WHAT YOU SHOULD DO - What is needed is an exact copy of the lines from the line containing "for word, side" to the line containing "in imported if", both lines included, and nothing else.
-- Start of GIVEN INFORMATION --
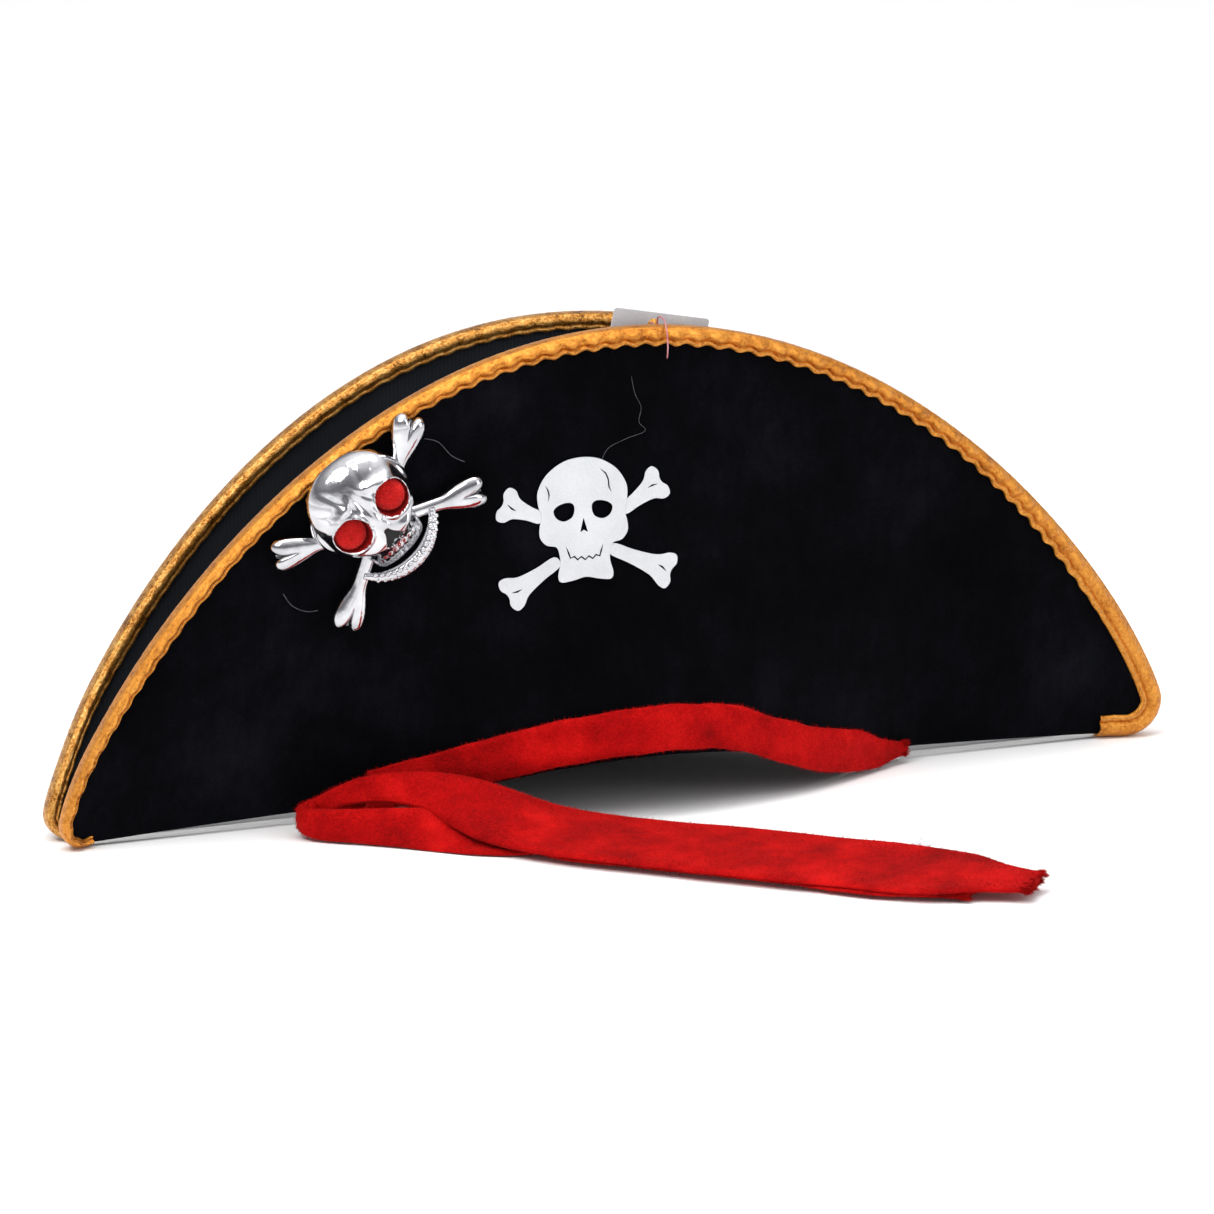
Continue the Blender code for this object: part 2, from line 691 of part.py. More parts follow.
def make_badge_threads(finish):
    """Two loose ends of the thread that ties the badge on, lying on the velvet."""
    depth = BINDING_IN + THREAD_RADIUS
    badge_x, badge_z = badge_at()
    routes = {
        "badge_thread_upper": ((0.0200, 0.0325), (0.0260, 0.0305), (0.0315, 0.0245), (0.0370, 0.0215)),
        "badge_thread_lower": ((-0.0385, -0.0275), (-0.0345, -0.0330), (-0.0285, -0.0360),
                               (-0.0235, -0.0360)),
    }
    for name, route in routes.items():
        points = curve_through([(badge_x + a, badge_z + b, 0.0) for a, b in route], 4)
        tube(name, [on_brim(FRONT, p.x, p.y, depth) for p in points], THREAD_RADIUS, finish)


def make_print(finish):
    """The heat-pressed emblem: a skull and four bone ends of thin film on the velvet."""
    low = BINDING_IN + GAP

    middle_z = top_at(FRONT, PRINT_AT_X) - PRINT_BELOW_EDGE

    def place(a, b, depth):
        return on_brim(FRONT, PRINT_AT_X + a, middle_z + b, depth)

    half = ((0.0, 31.0), (12.0, 28.0), (19.5, 18.0), (18.5, 7.0), (17.0, 1.5), (11.5, -3.0),
            (11.5, -14.0), (6.0, -19.0), (0.0, -19.5))
    half = [Vector((a, b)) / 1000 for a, b in half]
    whole = half + [Vector((-point.x, point.y)) for point in reversed(half[1:-1])]
    centre = Vector((-0.0022, 0.0))
    outlines = [[(point + centre).to_tuple() for point in curve_through(whole, 2, closed=True)]]
    for hand in (-1, 1):
        outlines.append([(centre.x + hand * 0.0080 + 0.0048 * math.cos(math.tau * i / 12),
                          0.0090 + 0.0040 * math.sin(math.tau * i / 12)) for i in range(12)])
    outlines.append([(centre.x, 0.0045), (centre.x + 0.0032, -0.0005), (centre.x - 0.0032, -0.0005)])
    plate("print_skull", outlines, low, low + PRINT_FILM, place, finish)

    ends = {
        "print_bone_upper_left": ((-0.0240, 0.0112), (-0.0338, 0.0178)),
        "print_bone_upper_right": ((0.0198, 0.0105), (0.0308, 0.0168)),
        "print_bone_lower_left": ((-0.0168, -0.0100), (-0.0312, -0.0208)),
        "print_bone_lower_right": ((0.0125, -0.0080), (0.0330, -0.0215)),
    }
    for name, (start, end) in ends.items():
        outline = bone_outline(start, end, 0.0030, 0.0040, False)
        plate(name, [outline], low, low + PRINT_FILM, place, finish)


def make_tag(board, thread):
    """A blank card inside the brim on a looped plastic thread over the front edge."""
    rim = on_brim(FRONT, TAG_AT_X, top_at(FRONT, TAG_AT_X), 0.0)
    hang_y = rim.y + BINDING_LINING_SIDE + 0.006
    hole = Vector((TAG_AT_X, hang_y, rim.z - TAG_HOLE_DROP))

    def place(a, b, depth):
        level, upright = math.cos(TAG_TILT), math.sin(TAG_TILT)
        return hole + Vector((a * level - b * upright, depth, a * upright + b * level))

    right, top = TAG_WIDTH / 2, TAG_HOLE_INSET
    card = [(-right, top), (-right, top - TAG_HEIGHT), (right, top - TAG_HEIGHT), (right, top)]
    ring = [(TAG_HOLE_RADIUS * math.cos(math.tau * i / 16), TAG_HOLE_RADIUS * math.sin(math.tau * i / 16))
            for i in range(16)]
    plate("hang_tag", [card, ring], 0.0, TAG_BOARD, place, board)

    front = on_brim(FRONT, TAG_AT_X, rim.z - 0.012, BINDING_OUT + 4 * THREAD_RADIUS)
    over = rim.z + BINDING_WRAP + 0.0016
    route = (
        front,
        Vector((TAG_AT_X, front.y, rim.z - 0.004)),
        Vector((TAG_AT_X, rim.y - BINDING_OUT, over - 0.0005)),
        Vector((TAG_AT_X, rim.y, over + 0.0008)),
        Vector((TAG_AT_X, rim.y + BINDING_LINING_SIDE + 0.001, over - 0.0005)),
        Vector((TAG_AT_X, hang_y - 0.003, rim.z - 0.004)),
        Vector((TAG_AT_X, hang_y - 0.001, hole.z)),
        Vector((TAG_AT_X, hang_y + TAG_BOARD + 0.003, hole.z)),
    )
    tube("tag_fastener", curve_through(route, 3), 1.2 * THREAD_RADIUS, thread)


def build():
    for old in list(bpy.data.objects):
        bpy.data.objects.remove(old, do_unlink=True)

    velvet = material("black_velvet", (0.008, 0.008, 0.011), 0.95)
    lining = material("dark_lining", (0.012, 0.016, 0.022), 0.85)
    foam = material("brim_stiffener", (0.025, 0.025, 0.028), 0.9)
    gold = material("gold_lame", (0.62, 0.30, 0.05), 0.35, 0.7)
    gold_thread = material("gold_thread", (0.55, 0.28, 0.06), 0.6)
    sweatband = material("sweatband_twill", (0.02, 0.02, 0.022), 0.8)
    red_velvet = material("red_velvet", (0.55, 0.01, 0.01), 0.9)
    chrome = material("metallised_plastic", (0.80, 0.80, 0.82), 0.12, 1.0)
    felt = material("red_felt", (0.60, 0.03, 0.02), 0.95)
    film = material("white_film", (0.85, 0.85, 0.85), 0.55)
    card = material("tag_board", (0.55, 0.56, 0.58), 0.7)
    nylon = material("clear_nylon", (0.75, 0.55, 0.58), 0.3)
    label = material("label_satin", (0.75, 0.76, 0.80), 0.6)
    black_thread = material("black_thread", (0.03, 0.03, 0.035), 0.7)

    for word, side in (("front", FRONT), ("back", BACK)):
        brim_layer(f"{word}_brim_core", side, -CORE / 2, CORE / 2, 0.0, foam)
        brim_layer(f"{word}_brim_velvet", side, VELVET_IN, VELVET_OUT, 0.0005, velvet)
        brim_layer(f"{word}_brim_lining", side, -LINING_OUT, -(CORE / 2 + GAP), 0.0005, lining)
        edge_binding(f"{word}_binding", side, gold)
        binding_stitches(f"{word}_binding_stitch", side, gold_thread)
    make_crown(velvet, lining, sweatband)
    make_band(red_velvet)
    make_knot(red_velvet)
    make_tail("sash_tail_lower", LOWER_TAIL_LENGTH, -0.012, 0.0, red_velvet)
    make_tail("sash_tail_upper", UPPER_TAIL_LENGTH, 0.0, TAIL_THICKNESS + 2 * GAP, red_velvet)
    make_care_label(label)
    plane = BadgePlane()
    make_crossbones(plane, chrome)
    make_eyes(plane, make_skull(plane, chrome), felt)
    make_jaw(plane, chrome)
    make_badge_threads(black_thread)
    make_print(film)
    make_tag(card, nylon)


build()
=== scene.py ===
"""A black velvet pirate hat with a turned-up brim, gold edges, a red velvet sash and a
silvery skull badge. Metres, +Z up, -Y the front and +X the wearer's left.
"""

import math
import random

import bmesh
import bpy
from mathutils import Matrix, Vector, noise


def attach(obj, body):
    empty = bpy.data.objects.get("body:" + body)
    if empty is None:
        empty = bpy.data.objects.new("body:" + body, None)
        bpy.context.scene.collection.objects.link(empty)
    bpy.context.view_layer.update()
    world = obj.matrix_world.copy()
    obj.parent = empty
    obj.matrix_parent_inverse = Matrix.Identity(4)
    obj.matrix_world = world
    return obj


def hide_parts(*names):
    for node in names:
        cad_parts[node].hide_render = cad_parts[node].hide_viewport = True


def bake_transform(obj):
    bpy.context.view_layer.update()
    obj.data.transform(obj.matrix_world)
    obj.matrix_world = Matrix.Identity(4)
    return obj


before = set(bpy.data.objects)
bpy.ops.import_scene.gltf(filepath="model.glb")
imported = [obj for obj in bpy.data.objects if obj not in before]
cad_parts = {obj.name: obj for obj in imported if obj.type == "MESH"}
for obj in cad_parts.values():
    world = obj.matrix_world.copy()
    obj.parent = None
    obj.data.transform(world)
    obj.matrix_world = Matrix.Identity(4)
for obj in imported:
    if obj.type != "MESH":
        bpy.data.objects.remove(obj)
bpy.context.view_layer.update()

# ---------------------------------------------------------------- the studio
# The hat stands on a seamless white table under two large soft boxes and a white sky.
# The camera looks from the wearer's right, a little above the table.

scene = bpy.context.scene
scene.view_settings.view_transform = "Standard"


def on_sphere(middle, azimuth, elevation, distance):
    """A place around a middle; azimuth 0 is in front of the hat, and rises to the right."""
    turn, rise = math.radians(azimuth), math.radians(elevation)
    flat = distance * math.cos(rise)
    return middle + Vector((flat * math.sin(turn), -flat * math.cos(turn), distance * math.sin(rise)))


def aimed(name, data, middle, azimuth, elevation, distance):
    """A camera or lamp at a place around a middle, turned to face it."""
    made = bpy.data.objects.new(name, data)
    made.location = on_sphere(middle, azimuth, elevation, distance)
    made.rotation_euler = (middle - made.location).to_track_quat("-Z", "Y").to_euler()
    scene.collection.objects.link(made)
    return made


view_middle = Vector((0.0, 0.0, 0.075))
view_distance = 9.0
view_width = 0.4910
table_radius = 6.0
table_drop = 0.0004  # keeps the table clear of the hat's lowest faces
camera_data = bpy.data.cameras.new("camera")
camera_data.sensor_width = 36.0
camera_data.lens = camera_data.sensor_width * view_distance / view_width
camera_data.clip_end = 40.0
scene.camera = aimed("camera", camera_data, view_middle, -22.0, 15.0, view_distance)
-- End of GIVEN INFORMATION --
WRITTEN ANSWER -
    for word, side in (("front", FRONT), ("back", BACK)):
        brim_layer(f"{word}_brim_core", side, -CORE / 2, CORE / 2, 0.0, foam)
        brim_layer(f"{word}_brim_velvet", side, VELVET_IN, VELVET_OUT, 0.0005, velvet)
        brim_layer(f"{word}_brim_lining", side, -LINING_OUT, -(CORE / 2 + GAP), 0.0005, lining)
        edge_binding(f"{word}_binding", side, gold)
        binding_stitches(f"{word}_binding_stitch", side, gold_thread)
    make_crown(velvet, lining, sweatband)
    make_band(red_velvet)
    make_knot(red_velvet)
    make_tail("sash_tail_lower", LOWER_TAIL_LENGTH, -0.012, 0.0, red_velvet)
    make_tail("sash_tail_upper", UPPER_TAIL_LENGTH, 0.0, TAIL_THICKNESS + 2 * GAP, red_velvet)
    make_care_label(label)
    plane = BadgePlane()
    make_crossbones(plane, chrome)
    make_eyes(plane, make_skull(plane, chrome), felt)
    make_jaw(plane, chrome)
    make_badge_threads(black_thread)
    make_print(film)
    make_tag(card, nylon)


build()
=== scene.py ===
"""A black velvet pirate hat with a turned-up brim, gold edges, a red velvet sash and a
silvery skull badge. Metres, +Z up, -Y the front and +X the wearer's left.
"""

import math
import random

import bmesh
import bpy
from mathutils import Matrix, Vector, noise


def attach(obj, body):
    empty = bpy.data.objects.get("body:" + body)
    if empty is None:
        empty = bpy.data.objects.new("body:" + body, None)
        bpy.context.scene.collection.objects.link(empty)
    bpy.context.view_layer.update()
    world = obj.matrix_world.copy()
    obj.parent = empty
    obj.matrix_parent_inverse = Matrix.Identity(4)
    obj.matrix_world = world
    return obj


def hide_parts(*names):
    for node in names:
        cad_parts[node].hide_render = cad_parts[node].hide_viewport = True


def bake_transform(obj):
    bpy.context.view_layer.update()
    obj.data.transform(obj.matrix_world)
    obj.matrix_world = Matrix.Identity(4)
    return obj


before = set(bpy.data.objects)
bpy.ops.import_scene.gltf(filepath="model.glb")
imported = [obj for obj in bpy.data.objects if obj not in before]
cad_parts = {obj.name: obj for obj in imported if obj.type == "MESH"}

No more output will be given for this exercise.